## EXERCISE TASK
Scan the listing below. Report each line that includes "piece".

## DATASET CONTENT
-- begin --

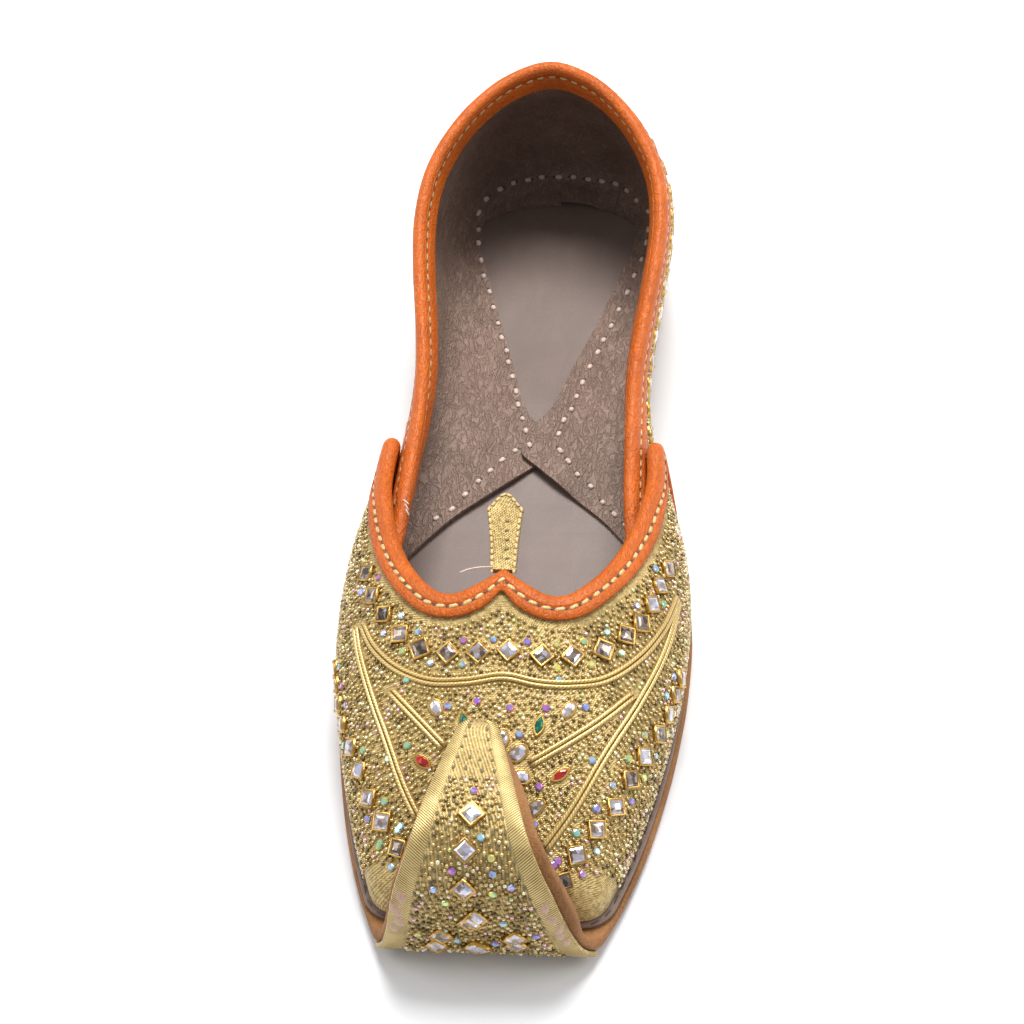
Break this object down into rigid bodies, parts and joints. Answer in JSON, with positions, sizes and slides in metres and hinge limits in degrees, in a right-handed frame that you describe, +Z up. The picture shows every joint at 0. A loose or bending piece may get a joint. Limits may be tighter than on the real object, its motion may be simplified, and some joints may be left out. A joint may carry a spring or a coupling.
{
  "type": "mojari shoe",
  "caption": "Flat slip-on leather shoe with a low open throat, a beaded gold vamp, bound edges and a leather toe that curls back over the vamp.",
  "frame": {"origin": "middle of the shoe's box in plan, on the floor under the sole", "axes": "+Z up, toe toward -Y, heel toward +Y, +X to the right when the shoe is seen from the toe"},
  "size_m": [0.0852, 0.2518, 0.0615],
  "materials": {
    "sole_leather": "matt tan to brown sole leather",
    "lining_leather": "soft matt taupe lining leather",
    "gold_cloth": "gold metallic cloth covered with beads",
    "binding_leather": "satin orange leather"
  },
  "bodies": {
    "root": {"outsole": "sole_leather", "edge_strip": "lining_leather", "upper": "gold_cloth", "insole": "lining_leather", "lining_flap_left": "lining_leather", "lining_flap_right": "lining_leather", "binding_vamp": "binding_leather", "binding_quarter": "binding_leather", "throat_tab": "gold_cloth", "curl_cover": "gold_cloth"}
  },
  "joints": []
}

-- end --
-- begin --

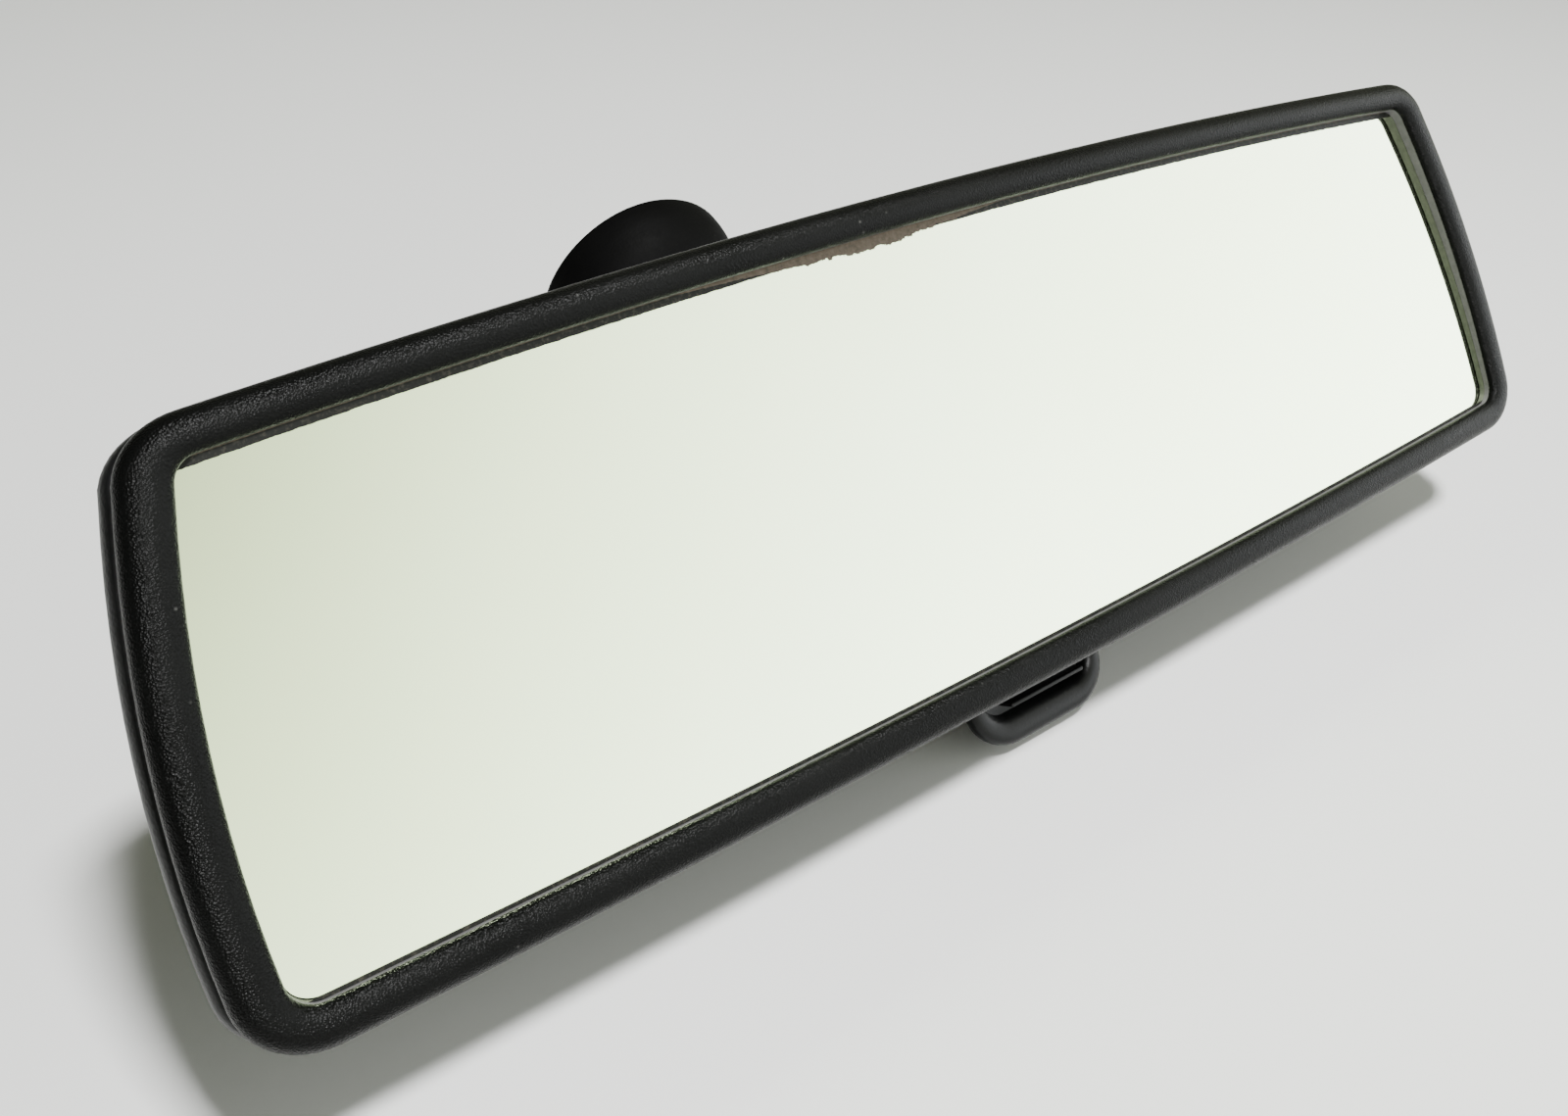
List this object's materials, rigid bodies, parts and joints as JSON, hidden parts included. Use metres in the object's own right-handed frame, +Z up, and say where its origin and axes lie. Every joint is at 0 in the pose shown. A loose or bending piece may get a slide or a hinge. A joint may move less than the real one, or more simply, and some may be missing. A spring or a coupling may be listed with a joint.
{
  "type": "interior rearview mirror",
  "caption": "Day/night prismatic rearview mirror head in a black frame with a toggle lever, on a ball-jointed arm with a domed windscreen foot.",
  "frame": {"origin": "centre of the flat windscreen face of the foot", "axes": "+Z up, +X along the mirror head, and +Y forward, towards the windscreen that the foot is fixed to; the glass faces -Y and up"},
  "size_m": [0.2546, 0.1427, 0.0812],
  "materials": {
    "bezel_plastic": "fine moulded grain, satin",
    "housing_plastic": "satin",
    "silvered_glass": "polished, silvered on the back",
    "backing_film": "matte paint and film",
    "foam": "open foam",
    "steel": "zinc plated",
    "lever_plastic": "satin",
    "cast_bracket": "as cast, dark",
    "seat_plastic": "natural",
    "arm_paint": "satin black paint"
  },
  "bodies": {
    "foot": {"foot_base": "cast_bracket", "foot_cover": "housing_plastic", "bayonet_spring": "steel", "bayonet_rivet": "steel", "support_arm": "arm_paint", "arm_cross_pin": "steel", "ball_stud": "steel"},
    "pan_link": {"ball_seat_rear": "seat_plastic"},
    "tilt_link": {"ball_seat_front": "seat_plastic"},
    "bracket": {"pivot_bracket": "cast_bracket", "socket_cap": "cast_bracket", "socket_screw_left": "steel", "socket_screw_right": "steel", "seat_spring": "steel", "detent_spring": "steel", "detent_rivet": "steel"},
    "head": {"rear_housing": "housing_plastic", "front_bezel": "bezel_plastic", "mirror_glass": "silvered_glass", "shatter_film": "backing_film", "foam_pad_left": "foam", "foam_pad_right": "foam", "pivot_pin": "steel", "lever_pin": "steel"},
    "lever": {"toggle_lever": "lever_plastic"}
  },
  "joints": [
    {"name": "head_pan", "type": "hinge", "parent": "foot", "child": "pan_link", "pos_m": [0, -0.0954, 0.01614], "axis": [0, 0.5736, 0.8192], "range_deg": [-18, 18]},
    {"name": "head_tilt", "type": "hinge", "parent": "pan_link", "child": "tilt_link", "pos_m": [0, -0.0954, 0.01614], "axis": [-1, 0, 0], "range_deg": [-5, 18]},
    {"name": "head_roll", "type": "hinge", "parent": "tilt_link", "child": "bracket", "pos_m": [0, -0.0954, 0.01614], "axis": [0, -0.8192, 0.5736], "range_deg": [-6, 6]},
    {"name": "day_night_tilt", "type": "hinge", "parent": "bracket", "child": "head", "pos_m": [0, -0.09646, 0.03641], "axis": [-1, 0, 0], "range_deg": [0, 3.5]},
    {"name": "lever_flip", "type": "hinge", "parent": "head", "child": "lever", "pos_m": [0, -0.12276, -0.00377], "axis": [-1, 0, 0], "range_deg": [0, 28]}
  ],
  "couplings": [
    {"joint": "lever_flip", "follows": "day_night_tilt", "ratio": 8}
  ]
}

-- end --

## RIGHT ANSWER
Break this object down into rigid bodies, parts and joints. Answer in JSON, with positions, sizes and slides in metres and hinge limits in degrees, in a right-handed frame that you describe, +Z up. The picture shows every joint at 0. A loose or bending piece may get a joint. Limits may be tighter than on the real object, its motion may be simplified, and some joints may be left out. A joint may carry a spring or a coupling.
List this object's materials, rigid bodies, parts and joints as JSON, hidden parts included. Use metres in the object's own right-handed frame, +Z up, and say where its origin and axes lie. Every joint is at 0 in the pose shown. A loose or bending piece may get a slide or a hinge. A joint may move less than the real one, or more simply, and some may be missing. A spring or a coupling may be listed with a joint.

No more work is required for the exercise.